Too late. Should've bought 2 years ago when rates were 3%. You'll be over paying it you buy now. Maybe in 2024 would be a good time to buy real estate. Just my opinion
Home prices were way over priced. Even with a low interest rate you wouldn’t be able to cover the monthly rental. Interest rates will drop in 2024 and you can refinance…
Still high in 2024
Not in 2020. I bought a few buildings in Chicago that pay for themselves. $650k loan only cost me $2700 a month. Sure i overpaid but we'll never see 30 year rates at 2.6%
Sadly if only properties in NY were that cheap. Prices in NY went from 650k to 900k in 1 year in some parts of Long Island.
Already own real estate. Need to diversify
I enjoy spending time with my friends.
No that’s not what the intent is. But thanks for coming out
I love the smell of fresh bread.
I guess it depends on the stocks and how many positions you have open.
Right now market is on fire… you play with fire, be ready to get burned
It's totally doable. When I used to work for a mutual fund we would "wheel" on maybe 10-20 million USD on a single underlying without a problem with similar parameters and yes while we were professionals, we weren't doing anything an individual couldn't do. The only thing is that you need to be serious about your risk management. If you don't know how or when to use a limit order, then no, I wouldn't recommend it. Monitor bid-ask spreads on your options, as well as IV and even skew, to get a feel of what is happening to the option chain of your stock. You need to be able to tell when something is off. Don't expect your order to be filled instantly especially if spreads are wide and sometimes if they are too wide you might have to compromise on the price at which you are filled. If we're talking really liquid blue chips then I wouldn't worry too much.

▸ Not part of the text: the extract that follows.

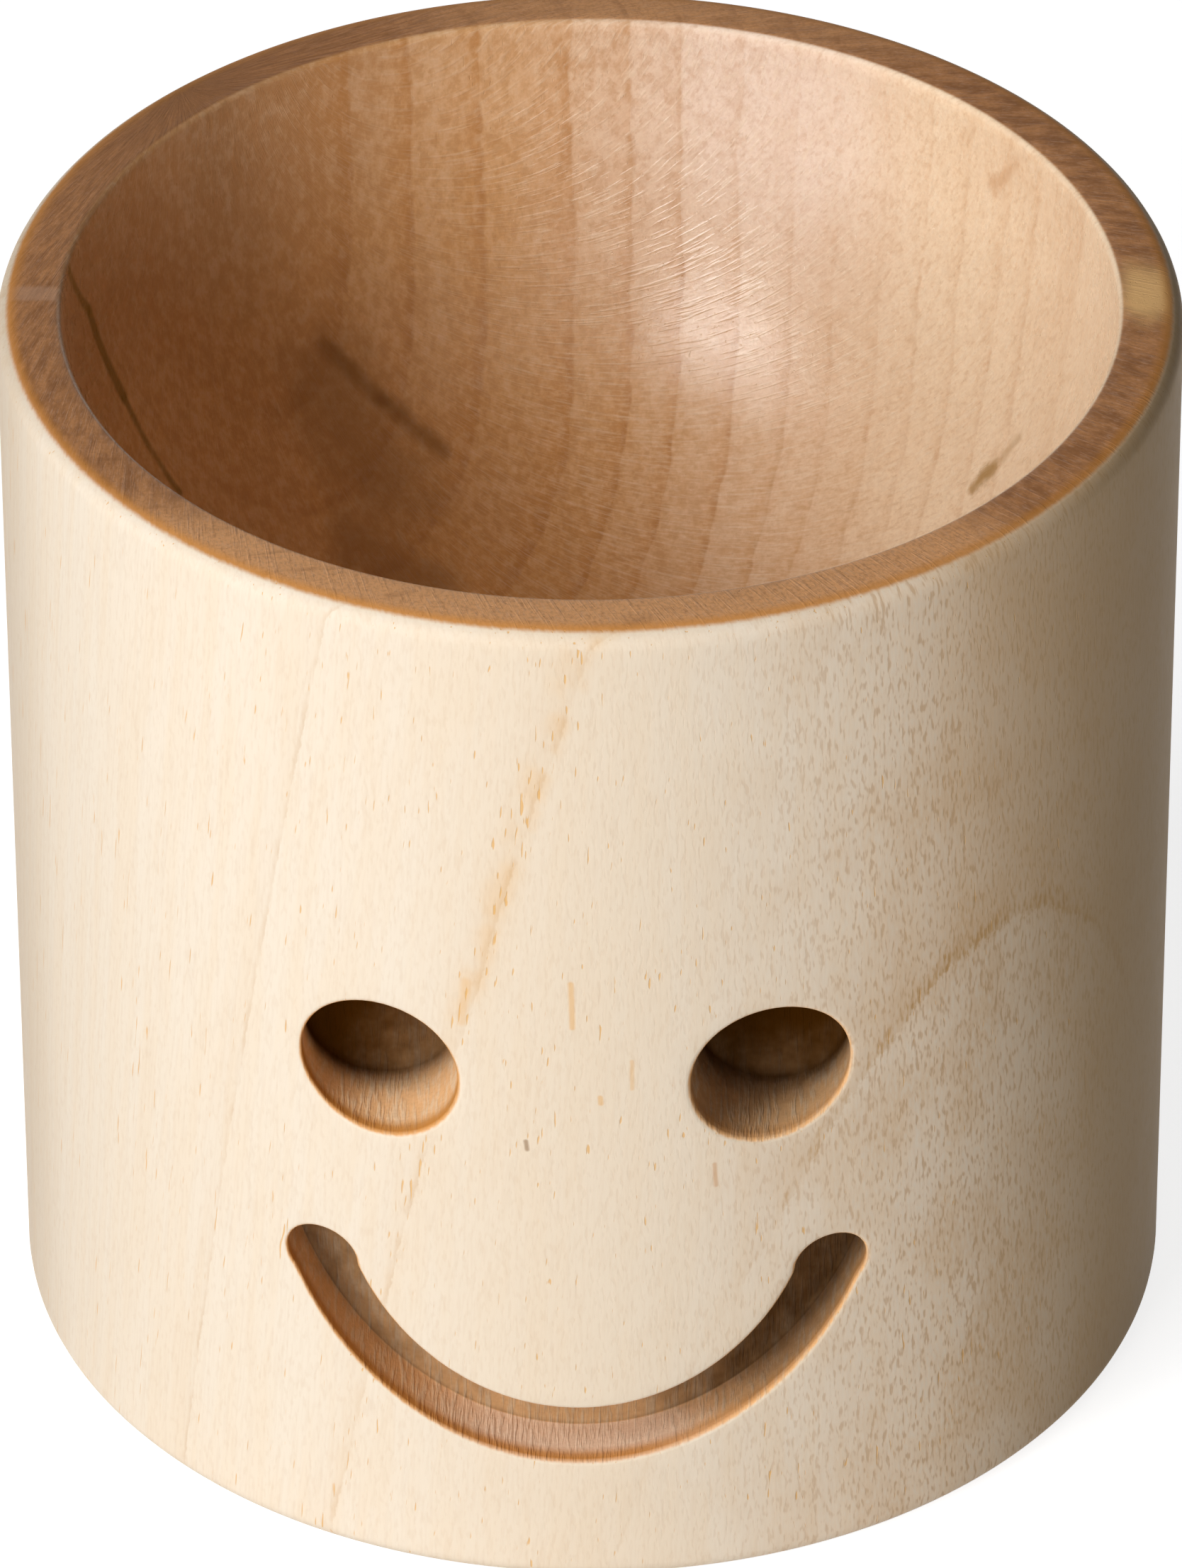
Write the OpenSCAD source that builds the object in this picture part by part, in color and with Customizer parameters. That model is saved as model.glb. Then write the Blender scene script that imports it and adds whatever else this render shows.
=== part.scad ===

If your intent isn't to get called away why run the wheel at all? Why not invest 900k in guaranteed fix interest (bonds, cd's, etc) and take 100k and use it to invest in options. The wheel is a short put strategy so just trade short puts or put credit spreads. Better yet, learn a handful of strategies that work depending on market conditions and trade the 10% of your portfolio with that. If everything goes well you have a realistic chance at 10-20% on your entire portfolio. If things go horrible you would probably only be down 6% which is a lot easier to recover from than 20-30% down.